Australia is primed to become the next big play in the booming frac market, with China and Argentina close behind, as global nations with estimated reserves of 1.7 trillion barrels of oil equivalent seek to emulate the United States’ pioneering, and astonishing, success in tapping shale gas and tight oil, according to Lux Research.
To determine leaders and laggards among nations pursuing development of shale assets, Lux developed a proprietary model based on a country’s market attractiveness and path to commercial production.
“Shale gas and tight oil have single-handedly altered North America’s energy landscape, away from a long and steady fossil fuel decline and toward the path of energy independence. Not surprisingly, the rest of the world is keen to pursue similar success,” said Daniel Choi, Lux Research Associate and the lead author of the report titled, “Uncovering Further Opportunities in the Booming Frac Market.”
“Australia’s strong infrastructure, low population density and legacy of mining; Argentina’s powerful government incentives; and China’s seemingly bottomless development capital make the three countries clear front-runners in this race,” he added.
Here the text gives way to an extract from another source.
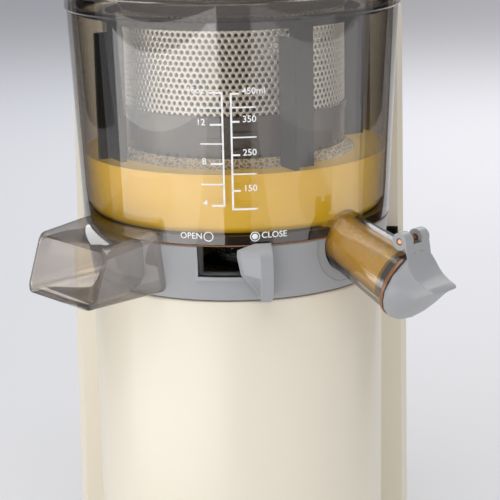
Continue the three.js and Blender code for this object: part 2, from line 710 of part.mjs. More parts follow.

Lux Research analysts evaluated nations and technology companies for their ability to benefit from the booming frac market. Among their findings:
The U.K. establishes itself as the leader in Europe. With over 300 licenses for fraccing sites, the U.K. is Europe’s leader while Poland and Norway have fallen behind. However, Ukraine announced two separate $10 billion deals with supermajors Chevron and Shell in 2013, positioning it to become a major energy player and overtake the U.K. Overall, many European countries have attractive shale and other tight resources but environmental and not-in-my-backyard concerns complicate development.
Technology is key to a profitable well. Lux analyzed 20 companies with technologies for improved fraccing on the Lux Innovation Grid; US Seismic Systems, Ziebel, Microseismic Inc., Deep Casing Tools and Meta Downhole emerged in the “Dominant” quadrant.
IT opportunity is enormous, but competitive. Software companies have rushed into the oil and gas sector to tap a $40 billion market for optimization created by the growing volume of data. For example, OVS Group creates a user-friendly workflow system that organizes data gathered from different providers; and Stochastic Simulation data mines information from geologic models.
The report, titled “Uncovering Further Opportunities in the Booming Frac Market,” is part of the Lux Research Exploration and Production Intelligence service.